Tally every line of the listing where the string "this" is found, and state the total alone.

▸ SUPPLIED INFORMATION

——

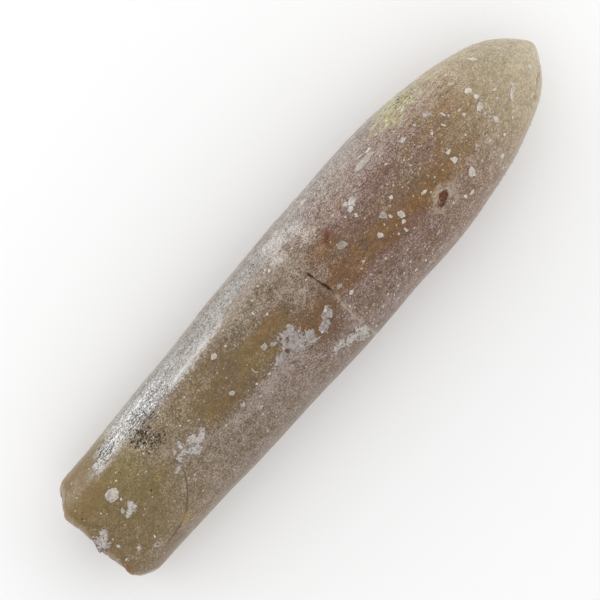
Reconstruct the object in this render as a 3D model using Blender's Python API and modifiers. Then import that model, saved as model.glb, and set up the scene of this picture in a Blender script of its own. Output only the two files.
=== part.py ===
"""A fossil belemnite guard lying on its side: one piece of brown, cloudy calcite.

Metres, +Z up. The long axis runs along X, with the blunt apex towards +X and the broken
front end towards -X. The guard rests on a narrow worn flat along its underside. The origin
is the middle of its footprint, on the surface that it lies on.

The guard is a turned profile, pressed a little wider than it is high. Its front end is a
rough break around a narrow cone, the alveolus. Chalk crusts and chips of shell have grown
on to it and are one solid with it.
"""

import math
import random

import bmesh
import bpy
from mathutils import Matrix, Vector, noise

MM = 0.001

# The guard's driving dimensions
LENGTH = 100.0 * MM
GREATEST_RADIUS = 11.35 * MM  # half its width where it is fattest
FRONT_RADIUS = 9.9 * MM  # half its width at the broken front end
FATTEST_AT = 56.0 * MM  # from the front end, the swelling is complete here
APEX_FROM = 65.3 * MM  # from the front end, the apex starts to close here
APEX_FULLNESS = 2.1  # 2 would be a plain ellipse
APEX_SHIFT = -0.3 * MM  # the apex sits a little towards -Y
TIP_FROM = 0.8  # share of the apex's length where its tip starts to narrow
TIP_NARROWING = 0.4  # share of the radius that the tip loses by its end
TIP_BEND = 3.0
HEIGHT_SHARE = 0.93  # height of the section as a share of its width
RIM_RADIUS = 0.8 * MM  # wear on the rim of the break

# The flattened strip along the +Y shoulder
SHOULDER_ANGLE = math.radians(33)  # its middle, from +Y towards +Z
SHOULDER_HALF_SPAN = math.radians(19)
SHOULDER_DEPTH = 0.24 * MM
SHOULDER_SOFTNESS = 2.2  # 1 would leave a crease along both its sides
SHOULDER_FADE = (2.0 * MM, 9.0 * MM, 42.0 * MM, 58.0 * MM)  # starts, is full, full until, is gone

# The alveolus, the narrow cone in the broken end
ALVEOLUS_RADIUS = 2.4 * MM
ALVEOLUS_DEPTH = 12.0 * MM

# The rough break: how its face strays from a flat one
BREAK_REACH = 15.0 * MM  # the strays fade out this far along the guard
CORNER_CHIP = 3.6 * MM  # the +Y corner is broken back by this much
CORNER_CHIP_SPAN = (5.0 * MM, 10.6 * MM)
CORNER_CHIP_BEND = 1.4  # 1 would be a plain smooth step
CORNER_WEAR = 3.4 * MM  # and the -Y corner is worn back by this much
CORNER_WEAR_SPAN = (7.0 * MM, 10.4 * MM)
CORNER_WEAR_BEND = 2.0
BREAK_LEAN = 0.10  # the lower edge stands back, as a share of the height
BREAK_ROUGHNESS = ((4.5 * MM, 0.55 * MM), (1.9 * MM, 0.22 * MM))  # size and height of its lumps

# Gentle unevenness of the whole surface: size and height of its lumps
LUMPS = ((11.0 * MM, 0.16 * MM), (4.0 * MM, 0.05 * MM))
LUMPS_FADE = 4.0 * MM  # nearer to the axis than this they die away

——

▸ WRITTEN RESPONSE
5